Because few Christians know the Moab Covenant to be the second covenant from which the Book of Deuteronomy takes its name, and because you will most likely have to explain the Moab Covenant to someone, let it here be said that the Moab Covenant (Deut 29:1) is a covenant made in addition to the second Sinai Covenant … the first Sinai Covenant ended when Israel broke covenant with the Lord and Moses broke the stone tablets and the blood of Israel was shed by the sons of Levi (a covenant is the distance between one cutting or shedding of blood and the next cutting or shedding of blood). So the covenant at Sinai that was ratified by the blood of bulls (Ex 24:5–8) ended with the shedding of the blood of Israel (Ex 32:27–28). But a second Sinai Covenant was made between the Lord and Moses and between the Lord and the people of Israel [two covenantees], with this second Sinai Covenant being a spiritual contract ratified by the shining on Moses’ face from having entered into the presence of the glory of God (Ex 34:29–30).

The children of Israel entering the Promised Land served as a shadow of a second Israel entering heaven through the indwelling of the glory of the Lord in their glory.

This seems a reasonable place to end this third installment of this open letter … with the Second Passover of a second nation of Israel, Christ Jesus will fill every Christian with the spirit of God; for He will no longer serve as Christendom’s High Priest.
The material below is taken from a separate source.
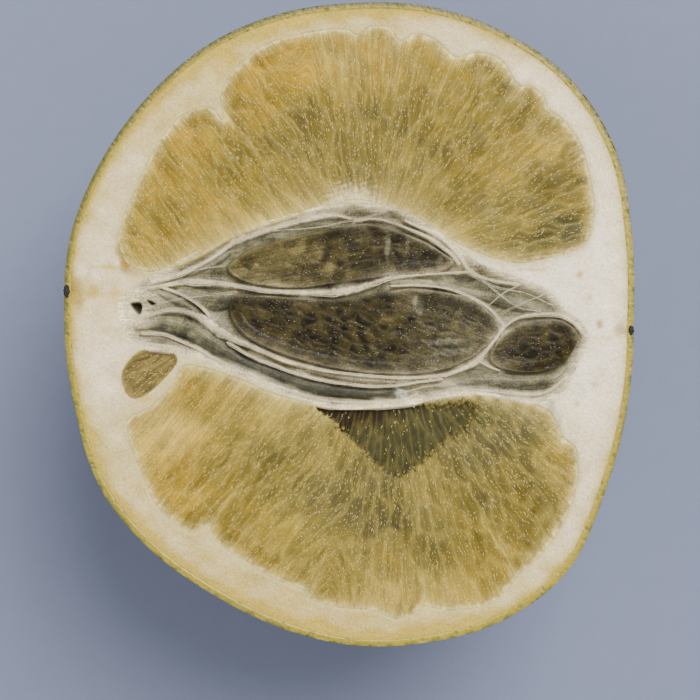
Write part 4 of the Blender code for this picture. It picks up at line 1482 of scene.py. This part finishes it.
class BERGAMOT_OT_build_core(BuildOperator, bpy.types.Operator):
    """Build the open core with its sunk segments and raised membranes"""
    bl_idname = "bergamot.build_core"
    bl_label = "Core"

    def build(self, scene):
        look = scene.bergamot_core
        mesh = surface("core", [(line(CORE, 0.3), 1, 0.3)], CORE_SPACING, core, CORE_WALL)
        mesh = grown("core", mesh, sac_tree(), sac_width=look.sac_width / MM,
                     sac_length=look.sac_length / MM, groove=look.groove,
                     seed=float(SEED + 3),
                     material=pulp_material("core", 2.6, look, 0.15, 0.04, 0.5, 0.7))
        place("core", mesh, "flesh")


class BERGAMOT_OT_build_strands(BuildOperator, bpy.types.Operator):
    """Build the thin fibres along the membranes and across the core"""
    bl_idname = "bergamot.build_strands"
    bl_label = "Strands"

    def build(self, scene):
        look = scene.bergamot_core
        tree = strand_tree()
        material = plain_material("membrane", STRAND_COLOUR, 0.4, 0.3, 0.3)
        wisps = [[(x, y, 0.5) for x, y in path] for path in WISPS]
        for name, paths, count, scale in (
                ("membrane_strands", WEBS.values(), 5, 1.0), ("wisps", wisps, 3, 0.6)):
            points, links, spread = [], [], []
            for path in paths:
                track = line(path, 0.5, closed=False)
                links += [(len(points) + i, len(points) + i + 1)
                          for i in range(len(track) - 1)]
                points += [(x * MM, y * MM, (CUT - 0.08) * MM) for x, y, _ in track]
                spread += [wide for _, _, wide in track]
            mesh = bpy.data.meshes.new(name)
            mesh.from_pydata(points, links, [])
            keep_values(mesh, spread=np.array(spread))
            mesh = grown(name, mesh, tree, count=count,
                         thickness=look.strand_thickness * scale,
                         spread=look.strand_spread, seed=float(SEED), sides=5,
                         material=material)
            place(name, mesh, "membrane")


class BERGAMOT_OT_build_glints(BuildOperator, bpy.types.Operator):
    """Scatter the small pale slivers of torn sacs over the pulp, coloured as painted glints
    """
    bl_idname = "bergamot.build_glints"
    bl_label = "Glints"

    def build(self, scene):
        look = scene.bergamot_pulp
        tree = glint_tree()
        material = plain_material("glint", look.glint_colour, 0.3, 0.5)
        wet_glint = plain_material("wet_glint", scene.bergamot_core.wet_glint_colour, 0.25, 0.5)
        for number, source in enumerate(
                ("pulp_left", "pulp_right", "pulp_stray", "core")):
            if source not in bpy.data.objects:
                raise RuntimeError(f"build {source} before its glints")
            name = source + "_glints"
            # On the core the slivers are smaller specks, painted glints of its wet sacs.
            wet = source == "core"
            many, long, wide = WET_GLINTS if wet else (1, 1, 1)
            mesh = grown(name, bpy.data.objects[source].data.copy(), tree,
                         density=look.glint_density * many / MM ** 2,
                         length=look.glint_length * long, width=look.glint_width * wide,
                         seed=SEED + number, material=wet_glint if wet else material)
            place(name, mesh, "flesh")


class BERGAMOT_OT_build_scars(BuildOperator, bpy.types.Operator):
    """Build the woody stem scar and the small blossom scar, cut with the fruit"""
    bl_idname = "bergamot.build_scars"
    bl_label = "Scars"

    def build(self, scene):
        material = plain_material("scar", SCAR_COLOUR, 0.75)
        for name, outward, y, wide, proud in SCARS:
            turn = math.atan2(y * MM / scene.bergamot_fruit.half_width, outward)
            way = np.array([[math.cos(turn), math.sin(turn), 0.0]])
            middle = skin_point(way, 0.3)[0]
            bm = bmesh.new()
            bmesh.ops.create_uvsphere(bm, u_segments=48, v_segments=32, radius=1)
            for vert in bm.verts:
                away = np.array(vert.co)
                lump = waves((away * 3)[None, :2], 1.6, SEED)[0] * 0.12
                lump += waves((away * 3)[None, 1:], 1.1, SEED + 1)[0] * 0.10
                spot = away * (1 + lump) * (proud, wide, wide)
                vert.co = (middle + spot + (0, 0, CUT - 0.02)) * MM
            cut = bmesh.ops.bisect_plane(
                bm, geom=bm.verts[:] + bm.edges[:] + bm.faces[:], dist=1e-9,
                plane_co=(0, 0, (CUT + 0.01) * MM), plane_no=(0, 0, 1), clear_outer=True)
            bmesh.ops.triangle_fill(bm, use_beauty=True, edges=[
                item for item in cut["geom_cut"] if isinstance(item, bmesh.types.BMEdge)])
            bmesh.ops.recalc_face_normals(bm, faces=bm.faces)
            mesh = bpy.data.meshes.new(name)
            bm.to_mesh(mesh)
            bm.free()
            mesh.materials.append(material)
            place(name, mesh, "scar")


class BERGAMOT_OT_set_stage(BuildOperator, bpy.types.Operator):
    """Set the plain floor, the soft lights and the camera over the cut face"""
    bl_idname = "bergamot.set_stage"
    bl_label = "Stage"

    def build(self, scene):
        look = scene.bergamot_stage
        floor = bpy.data.meshes.new("floor")
        floor.from_pydata([(x * FLOOR_HALF, y * FLOOR_HALF, 0) for x, y in (
            (-1, -1), (1, -1), (1, 1), (-1, 1))], [], [(0, 1, 2, 3)])
        material = bpy.data.materials.new("floor")
        material.use_nodes = True
        tree = material.node_tree
        grain = use_group(tree, shared("Grain"), Color=opaque(look.floor_colour),
                          Mottle=0.02, Grain=0.1, Size=1.0)
        fill(tree, tree.nodes["Principled BSDF"],
             {"Base Color": grain["Color"], "Roughness": 0.9})
        floor.materials.append(material)
        ground = bpy.data.objects.new("floor", floor)
        scene.collection.objects.link(ground)
        for name, spot, size, power in (
                ("key", (0.25, 0.40, 0.70), look.key_size, look.key_power),
                ("side", (-0.7, -0.25, 0.55), 0.9, look.key_power * 0.25),
                ("low", (0.2, -0.8, 0.5), 0.9, look.key_power * 0.15)):
            lamp = bpy.data.lights.new(name, "AREA")
            lamp.shape, lamp.size, lamp.energy = "DISK", size, power
            lit = bpy.data.objects.new(name, lamp)
            lit.location = spot
            lit.rotation_euler = (-Vector(spot)).to_track_quat("-Z", "Y").to_euler()
            scene.collection.objects.link(lit)
        world = bpy.data.worlds.new("studio")
        world.use_nodes = True
        fill(world.node_tree, world.node_tree.nodes["Background"],
             {"Color": SKY_COLOUR, "Strength": look.fill})
        scene.world = world
        lens = bpy.data.cameras.new("camera")
        lens.lens, lens.sensor_width = look.lens, 36.0
        lens.clip_start = 0.01
        camera = bpy.data.objects.new("camera", lens)
        camera.location = (look.camera_x, look.camera_y, CUT * MM + look.camera_height)
        camera.rotation_euler = (0, 0, 0)
        scene.collection.objects.link(camera)
        scene.camera = camera


BUILD_ORDER = (
    BERGAMOT_OT_build_rind, BERGAMOT_OT_build_pith, BERGAMOT_OT_build_pulp,
    BERGAMOT_OT_build_core, BERGAMOT_OT_build_strands, BERGAMOT_OT_build_glints,
    BERGAMOT_OT_build_scars, BERGAMOT_OT_set_stage,
)
SETTINGS = (
    ("bergamot_fruit", FruitSettings), ("bergamot_pulp", PulpSettings),
    ("bergamot_core", CoreSettings), ("bergamot_stage", StageSettings),
)


class BERGAMOT_PT_panel(bpy.types.Panel):
    """Lists the pieces of the bergamot half and their settings"""
    bl_idname = "BERGAMOT_PT_panel"
    bl_label = "Bergamot Half"
    bl_space_type = "VIEW_3D"
    bl_region_type = "UI"
    bl_category = "Bergamot"

    def draw(self, context):
        for operator in BUILD_ORDER:
            self.layout.operator(operator.bl_idname)
        for name, kind in SETTINGS:
            box = self.layout.box()
            box.label(text=kind.__doc__)
            for key in kind.__annotations__:
                box.prop(getattr(context.scene, name), key)


def register():
    for name, kind in SETTINGS:
        bpy.utils.register_class(kind)
        setattr(bpy.types.Scene, name, PointerProperty(type=kind))
    for kind in (*BUILD_ORDER, BERGAMOT_PT_panel):
        bpy.utils.register_class(kind)


def unregister():
    for kind in (BERGAMOT_PT_panel, *reversed(BUILD_ORDER)):
        bpy.utils.unregister_class(kind)
    for name, kind in reversed(SETTINGS):
        delattr(bpy.types.Scene, name)
        bpy.utils.unregister_class(kind)


def main():
    register()
    for operator in BUILD_ORDER:
        group, name = operator.bl_idname.split(".")
        getattr(getattr(bpy.ops, group), name)()


if __name__ == "__main__":
    main()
Rather, He and the Father will watch to see what Christians do when the desires of their hearts and the thoughts of their minds can no longer be hidden even from themselves. For both the Father and the Son know that Christians in the Affliction will do what the nation of Israel that left Egypt did in the wilderness, meaning that almost all of greater Christendom will spiritually perish in the Affliction. Only a spiritual Joshua and a spiritual Caleb will enter heaven—and this is truly bad news for a people who should be spiritually first when it comes to entering heaven. It will, instead, be the third part of humankind (from Zech 13:9) that enters into God’s rest.